▸ **Supplied data**:
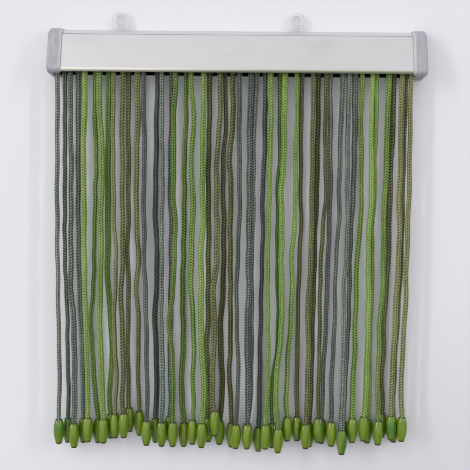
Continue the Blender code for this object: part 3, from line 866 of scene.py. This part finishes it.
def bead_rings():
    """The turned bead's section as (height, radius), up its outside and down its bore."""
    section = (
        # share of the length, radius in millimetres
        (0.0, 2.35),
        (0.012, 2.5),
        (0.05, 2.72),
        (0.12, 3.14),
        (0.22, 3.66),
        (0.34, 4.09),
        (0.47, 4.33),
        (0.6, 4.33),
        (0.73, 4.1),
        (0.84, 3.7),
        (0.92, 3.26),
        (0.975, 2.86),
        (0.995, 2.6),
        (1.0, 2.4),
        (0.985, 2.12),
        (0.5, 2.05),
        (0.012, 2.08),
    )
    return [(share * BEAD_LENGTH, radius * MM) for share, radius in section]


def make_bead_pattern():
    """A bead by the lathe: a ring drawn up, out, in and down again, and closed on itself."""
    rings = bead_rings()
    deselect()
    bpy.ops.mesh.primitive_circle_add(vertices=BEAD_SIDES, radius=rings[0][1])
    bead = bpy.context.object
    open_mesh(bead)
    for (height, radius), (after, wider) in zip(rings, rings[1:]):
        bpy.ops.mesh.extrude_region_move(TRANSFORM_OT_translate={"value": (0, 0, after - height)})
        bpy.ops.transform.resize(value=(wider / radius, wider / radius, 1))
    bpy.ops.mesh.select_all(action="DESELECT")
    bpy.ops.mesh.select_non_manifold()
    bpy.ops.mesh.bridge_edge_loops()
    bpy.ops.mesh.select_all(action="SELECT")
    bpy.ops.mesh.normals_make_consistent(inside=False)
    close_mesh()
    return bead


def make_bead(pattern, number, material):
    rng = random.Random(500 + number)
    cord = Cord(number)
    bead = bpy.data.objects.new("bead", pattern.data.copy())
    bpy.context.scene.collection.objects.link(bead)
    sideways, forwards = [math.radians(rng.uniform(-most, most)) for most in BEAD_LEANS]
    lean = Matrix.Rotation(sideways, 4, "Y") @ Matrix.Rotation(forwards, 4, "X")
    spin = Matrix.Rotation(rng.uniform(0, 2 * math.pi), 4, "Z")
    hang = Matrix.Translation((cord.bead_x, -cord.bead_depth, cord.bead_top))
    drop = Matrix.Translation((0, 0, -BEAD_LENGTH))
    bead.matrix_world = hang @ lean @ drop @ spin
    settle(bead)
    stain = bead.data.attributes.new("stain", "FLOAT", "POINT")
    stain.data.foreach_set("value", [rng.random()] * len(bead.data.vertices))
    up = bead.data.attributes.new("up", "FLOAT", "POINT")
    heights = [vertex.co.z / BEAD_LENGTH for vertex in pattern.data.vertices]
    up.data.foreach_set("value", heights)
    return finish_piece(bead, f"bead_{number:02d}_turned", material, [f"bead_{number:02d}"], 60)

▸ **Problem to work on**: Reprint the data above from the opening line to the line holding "return [(share *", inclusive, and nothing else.

▸ **Output**:
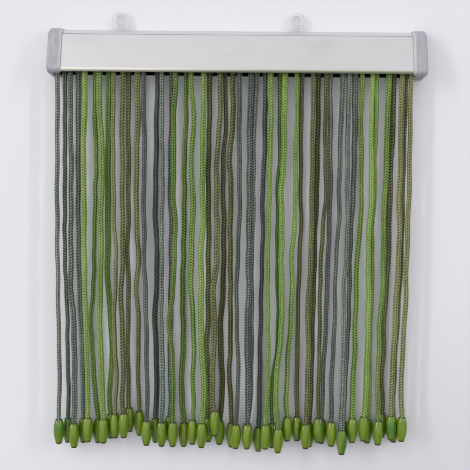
Continue the Blender code for this object: part 3, from line 866 of scene.py. This part finishes it.
def bead_rings():
    """The turned bead's section as (height, radius), up its outside and down its bore."""
    section = (
        # share of the length, radius in millimetres
        (0.0, 2.35),
        (0.012, 2.5),
        (0.05, 2.72),
        (0.12, 3.14),
        (0.22, 3.66),
        (0.34, 4.09),
        (0.47, 4.33),
        (0.6, 4.33),
        (0.73, 4.1),
        (0.84, 3.7),
        (0.92, 3.26),
        (0.975, 2.86),
        (0.995, 2.6),
        (1.0, 2.4),
        (0.985, 2.12),
        (0.5, 2.05),
        (0.012, 2.08),
    )
    return [(share * BEAD_LENGTH, radius * MM) for share, radius in section]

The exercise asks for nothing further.